When Lambert is on his game, he is a delight to watch and looks like a surefire top-10 prospect.
Notes from the tape
- Lambert seems to give me Jake Virtanen vibes as he is able to get past defencemen when he is coming down the wing with a full head of steam. He has enough speed to get past defencemen and find a path to the net but he often goes for a wrist shot from the right side and leans to go to the backhand when coming down the left-wing. You need to see more drive to get to the net as he sets himself up for good quality scoring chances but consistently gives way to a perimeter shot — even when it looks like there is clearly space to drive to the net for a better angle shot.
- He needs a lot of space to even get engaged in the offensive zone. He gets a lot of touches of the puck on the power play because of the opposition being down a man but there are consistently full shifts where he is not moving his feet enough to even be a part of a cycle at five-on-five.
- Once he is engaged with the puck, we really like his movement when he has possession on the boards. He can draw defenders out of their zones and that opens up cross-ice passes or plenty of room for his defencemen to get clear unattested shots from the point.
- If given space, Lambert can be an excellent puck carrier through the neutral zone. He only needs a couple of powerful strides to get up to full speed and he zooms through players his age when gaining the offensive zone. With the man-advantage, Lambert looks like a cheat code for zone entries in both international and Liiga play.
- He moves so well and can stick-handle the puck with confidence as he shakes through defending players at the opposing blue line. We worry about his decision-making once he gains the zone but there is a lot to like about how he gets into the attacking area.
- There are times when we do really like his defensive engagement. The red flags in his game don’t necessarily come from his effort level but more from his decision-making — which does make us a bit leery of Lambert being the best option at 15.
Here are nine goals from the past calendar year that were scored by Lambert in either Liiga or international play.
Grade if Canucks draft at 15: B+
You’ve probably heard this before if you have been taking in draft content.

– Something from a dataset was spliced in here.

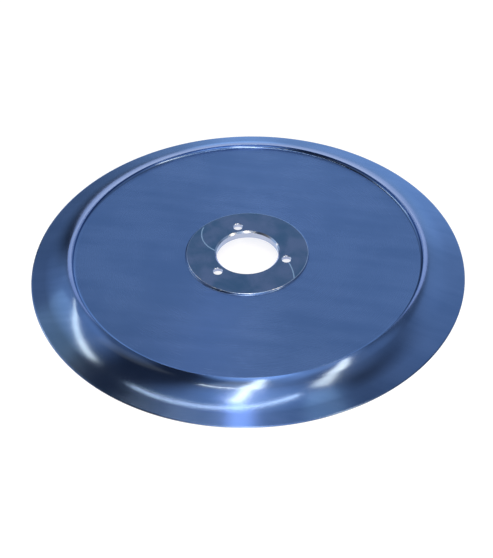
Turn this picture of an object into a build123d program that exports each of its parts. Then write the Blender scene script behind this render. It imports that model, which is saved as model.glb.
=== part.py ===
from build123d import *
import os
from math import atan2, cos, degrees, radians, sin, tan

# Round slicing blade, turned as one piece from a blank of stainless steel.
# It lies front down: the cutting edge is a circle at Z = 0 and Z is the blade's axis.
# All sizes are in millimetres, and slopes are in degrees from level.

# Cutting edge
blade_diameter = 280.0
bevel_width = 0.8
bevel_height = 0.45

# Raised crest, and the flare that falls from it to the edge in two arcs and a cone.
# The arcs meet a little steeper than the rim's mean slope, and their tangent legs are
# shares of the rim's width.
overall_height = 13.5
crest_diameter = 225.0
crest_width = 0.45
flare_slope_at_crest = 58.0
flare_slope_over_mean = 5.8
tight_arc_share = 0.14
wide_arc_share = 0.285

# Flat web inside the crest
web_drop = 2.1
web_thickness = 4.0
step_wall_slope = 78.0
step_foot_radius = 2.0

# Raised seat for the machine's hub, and its bore
boss_diameter = 78.5
boss_rise = 1.2
boss_wall_slope = 75.0
boss_foot_radius = 1.1
boss_edge_chamfer = 0.2
bore_diameter = 40.0
bore_back_chamfer = 1.0
bore_front_chamfer = 0.3

# Fixing holes, countersunk from the front
hole_count = 3
hole_circle_diameter = 52.0
hole_first_angle = 103.0
hole_diameter = 6.0
hole_back_chamfer = 0.3
countersink_diameter = 11.5
countersink_angle = 90.0

# Front: a slightly hollow land behind the edge, then the recess under the web
rim_wall = 3.6
recess_corner_radius = 4.0
land_hollow = 0.35
land_corner_radius = 2.0

edge_radius = blade_diameter / 2
crest_outer_radius = (crest_diameter + crest_width) / 2
crest_inner_radius = (crest_diameter - crest_width) / 2
boss_radius = boss_diameter / 2
bore_radius = bore_diameter / 2

web_back = overall_height - web_drop
web_front = web_back - web_thickness
boss_top = web_back + boss_rise

step_foot = crest_inner_radius - web_drop / tan(radians(step_wall_slope))
boss_foot = boss_radius + (boss_rise - boss_edge_chamfer) / tan(radians(boss_wall_slope))


def falling(slope):
    """Unit step outward along a back that falls at this slope."""
    return Vector(cos(radians(slope)), -sin(radians(slope)))


# Flare: each arc has equal tangent legs on both sides of its corner
crest_edge = Vector(crest_outer_radius, overall_height)
bevel_edge = Vector(edge_radius - bevel_width, bevel_height)
rim = bevel_edge - crest_edge
flare_slope = degrees(atan2(-rim.Y, rim.X)) + flare_slope_over_mean
tight_leg = tight_arc_share * rim.X
wide_leg = wide_arc_share * rim.X
tight_corner = crest_edge + falling(flare_slope_at_crest) * tight_leg
flare_middle = tight_corner + falling(flare_slope) * tight_leg
wide_corner = flare_middle + falling(flare_slope) * wide_leg
flange_start = wide_corner + (bevel_edge - wide_corner).normalized() * wide_leg

# The recess's wall is a cone that runs rim_wall under the flare's middle, down to the land
wall_gap = Vector(sin(radians(flare_slope)), cos(radians(flare_slope))) * rim_wall
wall_middle = flare_middle - wall_gap
wall_tangent = tan(radians(flare_slope))
recess_corner = (wall_middle.X - (web_front - wall_middle.Y) / wall_tangent, web_front)
land_corner = (wall_middle.X + (wall_middle.Y - land_hollow) / wall_tangent, land_hollow)

rounded_corners = [
    ((step_foot, web_back), step_foot_radius),
    ((boss_foot, web_back), boss_foot_radius),
    (recess_corner, recess_corner_radius),
    (land_corner, land_corner_radius),
]

with BuildPart() as blade:
    # Half section, from the cutting edge over the back to the bore and home along the front
    with BuildSketch(Plane.XZ) as section:
        with BuildLine():
            Polyline((edge_radius, 0), bevel_edge, flange_start)
            TangentArc(flare_middle, flange_start, tangent=falling(flare_slope))
            TangentArc(crest_edge, flare_middle, tangent=falling(flare_slope_at_crest))
            Polyline(
                crest_edge,
                (crest_inner_radius, overall_height),
                (step_foot, web_back),
                (boss_foot, web_back),
                (boss_radius, boss_top - boss_edge_chamfer),
                (boss_radius - boss_edge_chamfer, boss_top),
                (bore_radius + bore_back_chamfer, boss_top),
                (bore_radius, boss_top - bore_back_chamfer),
                (bore_radius, web_front + bore_front_chamfer),
                (bore_radius + bore_front_chamfer, web_front),
                recess_corner,
                land_corner,
                (edge_radius, 0),
            )
        make_face()
        for corner, radius in rounded_corners:
            fillet(section.vertices().sort_by_distance(corner)[0], radius)
    revolve(axis=Axis.Z)

    # The screw heads sit in the front face of the hub plate
    hub_front = Plane(origin=(0, 0, web_front), x_dir=(1, 0, 0), z_dir=(0, 0, -1))
    with Locations(hub_front):
        with PolarLocations(hole_circle_diameter / 2, hole_count, -hole_first_angle):
            CounterSinkHole(
                radius=hole_diameter / 2,
                counter_sink_radius=countersink_diameter / 2,
                depth=boss_top - web_front,
                counter_sink_angle=countersink_angle,
            )
    seat = blade.faces().filter_by(Axis.Z).sort_by(lambda face: abs(face.center().Z - boss_top))[0]
    hole_mouths = seat.edges().filter_by(lambda edge: edge.radius < hole_diameter)
    chamfer(hole_mouths, hole_back_chamfer)

blade.part.label = "slicer_blade"

os.makedirs("parts", exist_ok=True)
export_step(blade.part, "parts/slicer_blade.step")
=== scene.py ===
from math import atan2, cos, hypot, pi, radians, sin, tan

import bmesh
import bpy
from mathutils import Matrix, Quaternion, Vector


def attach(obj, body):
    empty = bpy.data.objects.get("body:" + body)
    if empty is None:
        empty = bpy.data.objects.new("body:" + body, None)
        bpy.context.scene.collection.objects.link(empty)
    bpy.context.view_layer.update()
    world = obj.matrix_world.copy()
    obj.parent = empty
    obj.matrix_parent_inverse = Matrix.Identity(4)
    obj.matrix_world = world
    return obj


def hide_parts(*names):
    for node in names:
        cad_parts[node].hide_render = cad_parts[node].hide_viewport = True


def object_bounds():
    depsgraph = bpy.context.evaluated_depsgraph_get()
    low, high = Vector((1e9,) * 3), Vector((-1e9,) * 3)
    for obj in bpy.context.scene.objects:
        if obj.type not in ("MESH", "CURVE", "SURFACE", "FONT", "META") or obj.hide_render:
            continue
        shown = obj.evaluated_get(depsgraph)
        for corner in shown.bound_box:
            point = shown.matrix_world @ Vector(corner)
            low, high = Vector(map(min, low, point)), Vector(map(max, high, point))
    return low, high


# Food slicer blade lying front down: one turned piece of steel, flared at the rim, with a
# raised crest round a flat web, and a raised hub seat with the bore and three fixing holes.
# All lengths are in metres, and slopes are in radians from level.

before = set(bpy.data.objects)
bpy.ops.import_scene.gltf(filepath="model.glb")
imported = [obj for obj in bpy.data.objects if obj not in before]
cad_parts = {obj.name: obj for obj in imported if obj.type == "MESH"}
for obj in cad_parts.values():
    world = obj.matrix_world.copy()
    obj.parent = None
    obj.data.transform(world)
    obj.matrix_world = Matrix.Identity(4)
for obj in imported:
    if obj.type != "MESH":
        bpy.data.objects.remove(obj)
cad_low, cad_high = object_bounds()

MM = 0.001

# Cutting edge and its ground bevel
edge_radius = min(cad_high.x, cad_high.y, -cad_low.x, -cad_low.y)
overall_height = cad_high.z
bevel_width = 0.8 * MM
bevel_height = 0.45 * MM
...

Brad Lambert is incredibly hard to project in this draft. We are going to give the Canucks a B+ if they can get Lambert with the 15th overall pick. There’s obviously so much to like about Lambert when he is playing to his strengths but there are many red flags that attach risk to using a 15th overall selection on the Finnish forward.
If Lambert is sitting there for the Canucks at 15, there could be a team willing to trade up and acquire him because of his skillset. Some teams in the 20-28 range may believe that they can develop Lambert into becoming a dangerous scoring threat. After moving around teams, his down year may have come from not finding the right fit for the player.
In the end, we do believe that Lambert is more of a passenger on a line and doesn’t do well enough of a job at driving play to be a top-15 pick. He has all the traits to become a star but the Canucks need to be confident that their first-round pick in the 2022 draft is going to become an impact NHL player. We’re just not confident enough in Lambert’s decision-making to give the Canucks an “A-grade” if they were to draft Lambert.
He would be a massive boost to the prospect pool and would instantly become the organization’s top prospect, but the ultimate reward may not be worth the risk. We believe the Canucks can add more to their prospect pool by trading the 15th pick to a team within striking distance that believes in Lambert. The projection of Lambert moving to the wing if he does make it to the NHL is also not great for his stock in the draft.
We could be dead wrong and he becomes a William Nylander type of player but there needs to be some safety in the Canucks’ first-round pick and we just don’t see enough here in Lambert.